THE REQUEST - Write out every line of the material exactly as it appears.

---------- GIVEN MATERIAL

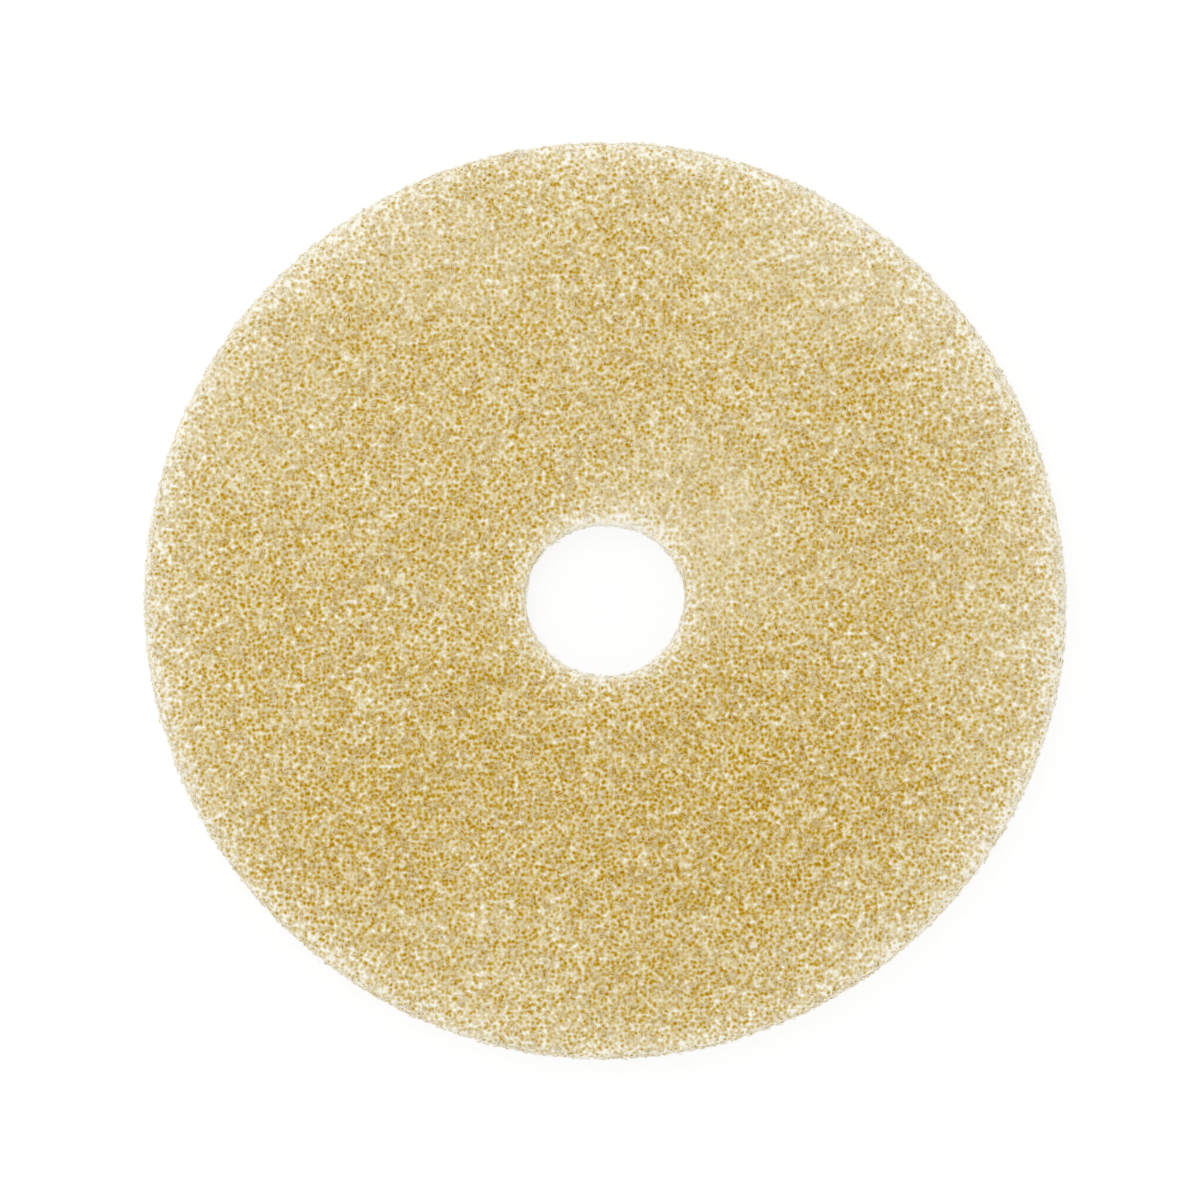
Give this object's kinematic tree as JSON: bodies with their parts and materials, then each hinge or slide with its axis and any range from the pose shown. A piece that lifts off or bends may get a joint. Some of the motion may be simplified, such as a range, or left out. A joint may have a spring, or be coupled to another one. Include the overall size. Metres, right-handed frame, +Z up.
{
  "type": "felt polishing disc",
  "caption": "Round, thick non-woven fibre polishing disc for a floor machine, with a plain hole in the middle and soft cut edges.",
  "frame": {"origin": "on the floor under the middle of the hole, at the centre of the bottom of the disc's box", "axes": "+Z up, through the thickness and along the hole; +X along the slightly longer way across the disc, to the right in the picture"},
  "size_m": [0.5095, 0.5072, 0.025],
  "materials": {
    "bonded_fibre": "matte, lofty, mottled golden beige fibre"
  },
  "bodies": {
    "root": {"polishing_disc": "bonded_fibre"}
  },
  "joints": []
}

--------------------

RESULT OF THE EXERCISE -
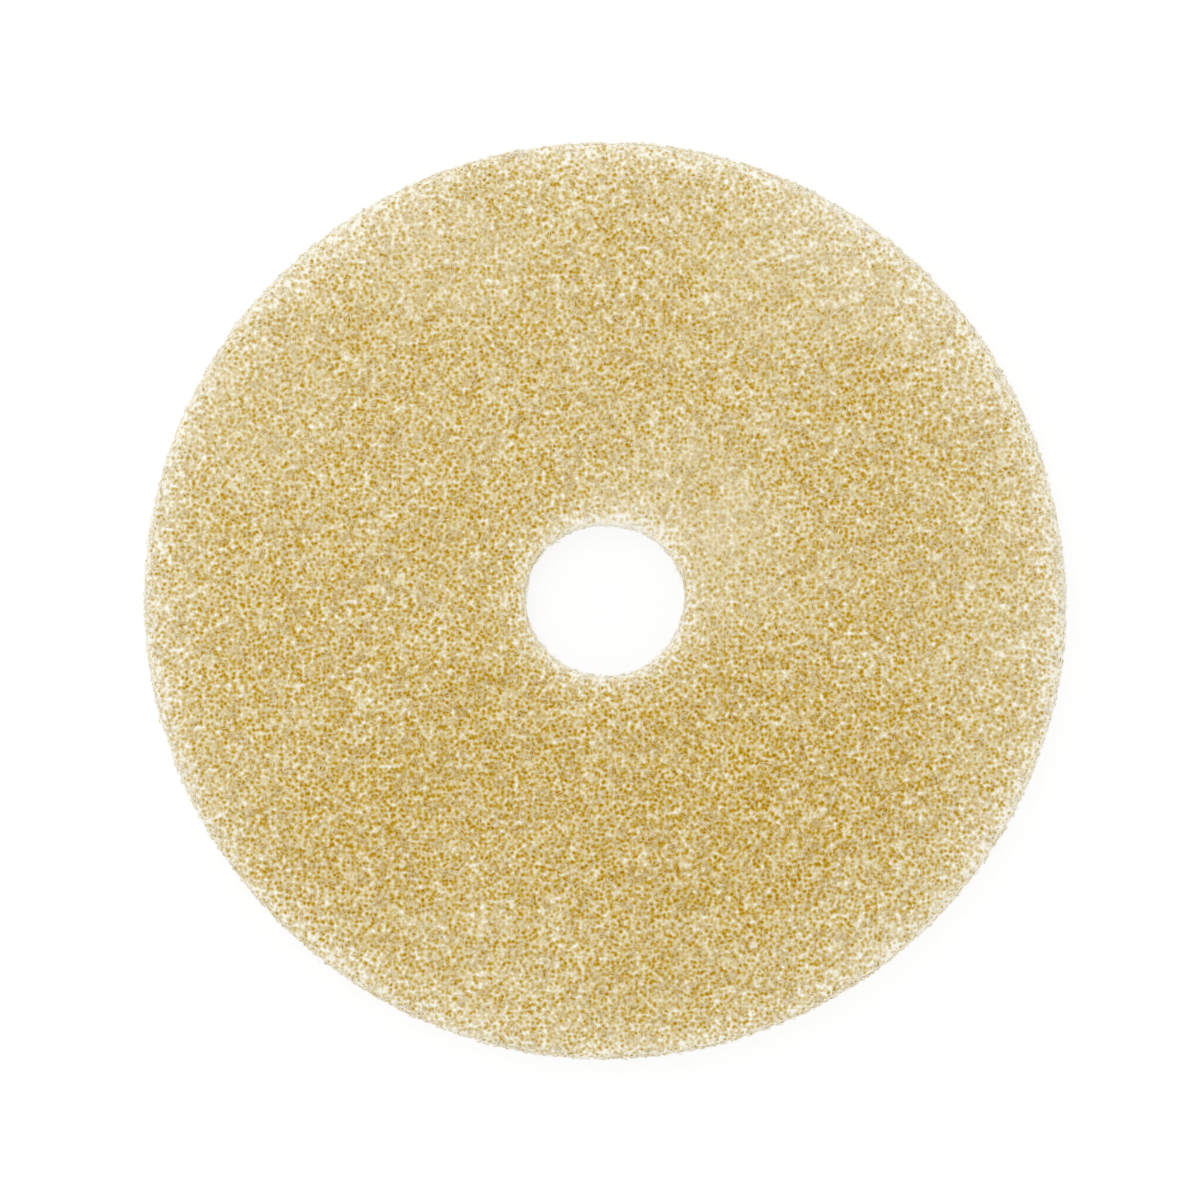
Give this object's kinematic tree as JSON: bodies with their parts and materials, then each hinge or slide with its axis and any range from the pose shown. A piece that lifts off or bends may get a joint. Some of the motion may be simplified, such as a range, or left out. A joint may have a spring, or be coupled to another one. Include the overall size. Metres, right-handed frame, +Z up.
{
  "type": "felt polishing disc",
  "caption": "Round, thick non-woven fibre polishing disc for a floor machine, with a plain hole in the middle and soft cut edges.",
  "frame": {"origin": "on the floor under the middle of the hole, at the centre of the bottom of the disc's box", "axes": "+Z up, through the thickness and along the hole; +X along the slightly longer way across the disc, to the right in the picture"},
  "size_m": [0.5095, 0.5072, 0.025],
  "materials": {
    "bonded_fibre": "matte, lofty, mottled golden beige fibre"
  },
  "bodies": {
    "root": {"polishing_disc": "bonded_fibre"}
  },
  "joints": []
}